In July the Brexit vote created significant global stock market volatility with massive investor selling. The selloff resulted in a drop in world equity values by trillions.  Investors continued their selling the week following, but since then the US stock market has been in a steady recovery.  This appears to be the modus operandi of this year. Big selloff and then equal rally bounce back without any apparent improvement in the issues that caused the selloff in the first place.  January was the worst start of the DJIA in history on concerns of slow economic growth. These early 2016 concerns plunged all the main indices down 9%+ in 6 weeks.  The major indices bottomed on February 11 and since rallied back over 15% with no change in domestic and global economies.

“These are challenging times for investors to navigate through with no apparent basis to predict market direction.” 

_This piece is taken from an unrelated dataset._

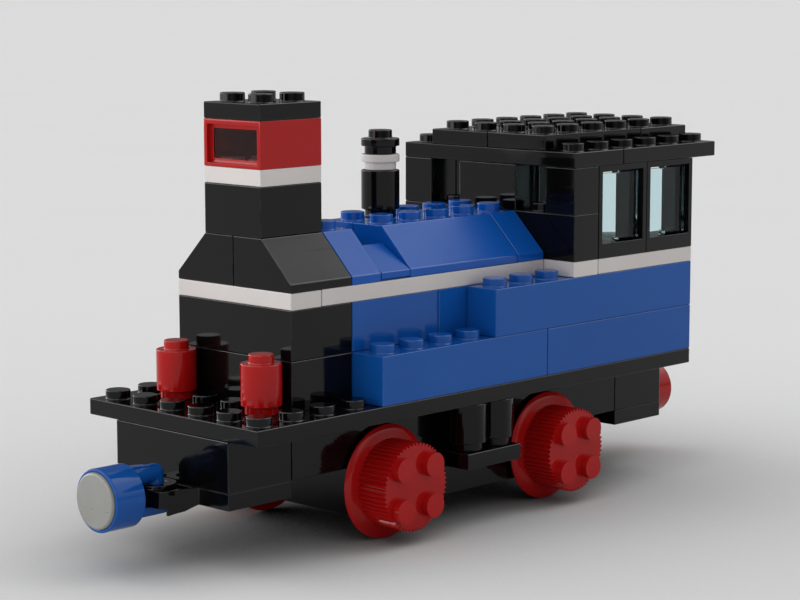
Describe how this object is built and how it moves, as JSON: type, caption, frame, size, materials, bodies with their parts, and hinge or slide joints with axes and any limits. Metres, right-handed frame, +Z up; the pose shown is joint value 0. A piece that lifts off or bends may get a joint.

In the investment world, there are two key factors that investors monitor to determine investment strategy and projections.  They are fundamental and technical data.  Fundamental information is the data of economic conditions such as employment, corporate earnings, domestic and international growth.  Technical data is simply the charts of stock activity.   The challenge is fundamental data of economic activity is not encouraging and clearly does not reflect the 18% rally in the S&P 500 since February 11.

For example, below is a chart of International Trade as of June 3, 2016, as reported by Econoday.  You do not have to be a chartist to observe the conditions that have been deteriorating since January 2015.


Not only is trade activity declining but worse is Import and Export pricing has also decreased significantly.


Meanwhile, the S&P 500 has rallied back 18% since February 11 and now at all-time historical highs as illustrated below.


So what do investors do?  During times like this, investors depend heavily on technical indicators, especially when there is a distinct lack of correlation between fundamentals and technical.   A reverse of today’s condition was apparent in the late 1990’s when tech stocks with virtually no earnings and little revenue were soaring in price.  Some new IPO’s tech stocks would blast up 100% in one day simply due to favorable analyst reports. Other start-ups exploded in price simply due to billion dollar valuation projections.  Fundamentally, though, these companies had nothing.  Little history, no earnings, marginal sales and some with less than 50 employees.  Warren Buffet, a staunch fundamental investor, rebuffed the tech rally and had no investment in the technology sector.  He stated many times that “fundamental matters” and predicted a terrible end to the tech rally.  Well as it turned, the tech rally lasted almost five solid years (1995 to 2000).  However, fundamentals do matter and beginning March 2000 investors started selling the non-performing tech stocks like they were the plague.  In the following three years, all the major indices and especially NASDAQ dropped over 50% decimating investor’s individual and retirement accounts.

So what can we learn from the past?  First is fundamentals do matter, eventually.  Stocks and indices can rally for months or years despite the disconnect between weak fundamentals.  However, investors must be on high alert should fundamentals remain unfavorable because history indicates that eventually, some factor can tip the fragile rally into a massive tailspin of decline.


 We are encouraged by the technical breakthrough of the SP 500 but remain cautious.  It is impressive how investors have reversed the course of selling to buying in such short order.  Stock markets rallying today would indicate that investors are regaining their risk appetite and forecasting resolutions in many areas that have been plaguing economic growth for the past eight years both in the US and globally.  It will be important to monitor corporate earnings reports over the next several weeks to determine if indeed economic conditions are improving for a more favorable stock market environment.